In his talk about the significance of the rare Israeli bombing during the day, al-Nuaimi told Enab Baladi that the Israeli raids depend on the strategy of intelligence monitoring and field agents, the intersection of information received from satellites, and the monitoring of the air traffic of Iranian and Syrian planes coming from Iran to Syria.

The targeting depends on the sensitivity and nature of the arms shipments sent from Iran, regardless of whether the targeting takes place during the day or at night.

Israel rarely announces its attacks in Syria, and its media outlets deal with the strikes by reporting news from Syrian agencies, while the statistics of the annual reports of the Israeli army indicate strikes carried out in Syria.

On the other hand, the Syrian regime contented itself with threatening to respond to Israel’s strikes in Syria or sending letters complaining to the United Nations.

During an interview on the Omani Atheer channel on 26 October, the Syrian Foreign Minister, Faisal Mekdad, justified the regime’s failure to respond to the Israeli attacks by saying, “Israel is taking advantage of the passage of some civilian aircraft in Syria, and is firing from under or from above.”

Adding, “In this case, when the Syrian missiles respond, it may hit some civil aviation, and then the blame falls on us, so we do not get effervesced.”

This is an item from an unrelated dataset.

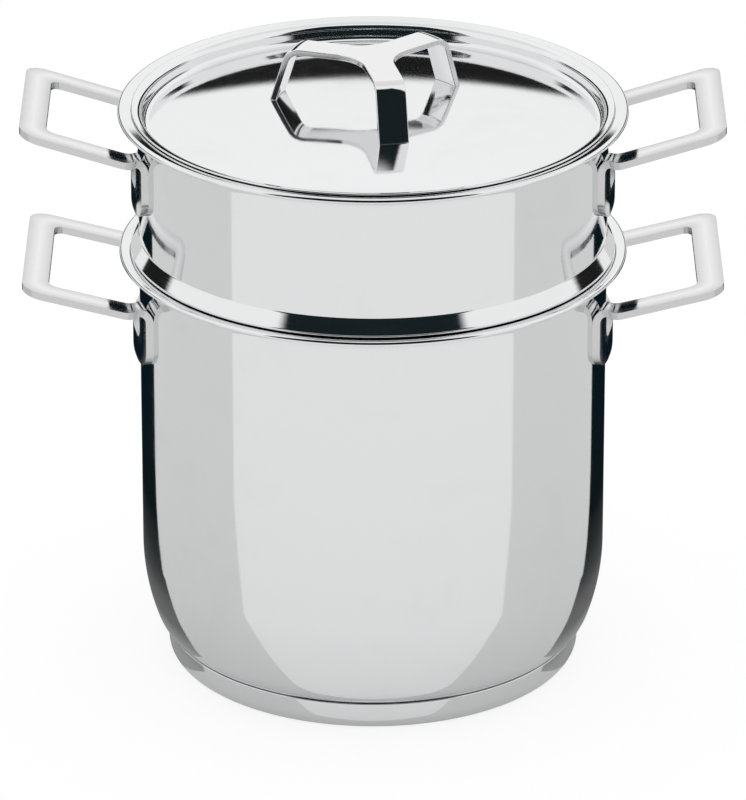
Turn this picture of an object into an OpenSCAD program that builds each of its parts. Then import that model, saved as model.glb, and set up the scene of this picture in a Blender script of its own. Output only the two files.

Did the “S-300” absence encourage Israel to escalate?

On 19 October, The New York Times quoted two senior Western diplomats and a senior Israeli defense official, who spoke on condition of anonymity, as saying that “Moscow recently transferred some troops and a Russian air-defense system out of Syria, removing one of the main restrictions on Israeli military actions in Syria.”

Meanwhile, the Russian military leadership has become less involved in the day-to-day management of operations in Syria, including military coordination with Israel.

Analyst Qaddour denied that the withdrawal of the Russian air defense system is linked to the increase in the frequency of Israeli strikes, saying that the strikes are primarily related to Israeli national security and the extent of Iranian influence as a result of the withdrawal of Russian forces.

Mustafa al-Nuaimi, expert in Iranian affairs, agreed with Qaddour that withdrawing the defense system would not affect the frequency of strikes.

The presence or absence of the system did not spare Syria the successive Israeli strikes, just as the Russian S-400 air defense system is still present in Syria and has been activated since the beginning of Russia’s entry into Syria in November 2015, according to al-Nuaimi.

The Syrian regime and Iranian militias recently stationed air defense systems near their sites, including the Buk M2E, Tor-M2, and Pantsir-S1 short-range air defense systems, as well as the Bitchora M2 systems, al-Nuaimi said.

On the other hand, in its recent raids on Syria, Israel resorted to striking short-range air defenses in conjunction with strikes against Iranian targets in Syria.

The raids were carried out by a group of warplanes with specific tasks, while they were accompanied by a group of aircraft to provide the necessary protection and clash with the air defenses and target the radars in conjunction with the raids.

Since 2018, the Israeli army says that its operations in Syria are coordinated within the framework of the “hotline” it established with Moscow.

On 8 November, an Iranian truck convoy that was smuggling weapons was bombed near the al-Bukamal border crossing in eastern Syria, Haaretz reported.

The convoy was accompanied by Lebanese Hezbollah fighters in the vicinity of the Iranian military gate near al-Bukamal and inside the Iraqi border crossing of al-Qaim.

According to Israeli military sources, the Iranian convoy that was bombed was carrying weapons and ammunition, not just oil, as Tehran claims, saying Iran had received “severe blows” in destroying arms convoys through several Syrian airports, especially the Damascus International Airport.

Iran returned to land transportation via a civilian convoy, hoping that it would not be discovered by Israeli intelligence.

The Hebrew Israel Hayom newspaper quoted Israeli military leaders on 9 November as saying that they are conducting “in-depth deliberations” in which concern is clearly evident about the change in the Russian response to the Israeli raids in Syria, which until now has been characterized by silence or directing political criticism for one in three or four airstrikes.

Why Damascus?

A study by Diaa Qaddour for the Harmoon Center for Contemporary Studies, published in September, showed that about 80% of the Israeli strikes during the first eight months of this year were concentrated in Damascus and its suburbs, as shown by the three Israeli strikes last month.

Qaddour told Enab Baladi that the intensity of Israeli strikes on Damascus region is because it is considered a “compulsory corridor” for smuggling Iranian weapons by land or air.

The “Iranian insistence” on smuggling and producing weapons in Syria is considered to maintain a “sustainable military presence for the long term,” Qaddour added.

This “insistence” is governed by the Israeli raids, which made Iran maneuver within the available options in order to avoid the largest amount of losses, so it reverted to adopting the land route after targeting the Syrian airports, according to the researcher.

For his part, al-Nuaimi believes that the “Israeli fear” is represented in the transfer of technology or equipment for drones and long-range cruise missiles to Hezbollah militia.

The Damascus and Dimas airports represent the most important airfields for arms shipments, especially the minute ones, which are considered an Israeli “red line” after Hezbollah launched a drone towards the Karish oil field, which is controlled by Israel, he added.

According to a study by the Jusoor Studies Center on 24 February, the Israeli policy in tracking Iran’s Syrian site was based on targeting weapons depots, missile warheads, and air defense systems before being transferred to Lebanon, in addition to Hezbollah’s monitoring points close to the Israeli sites.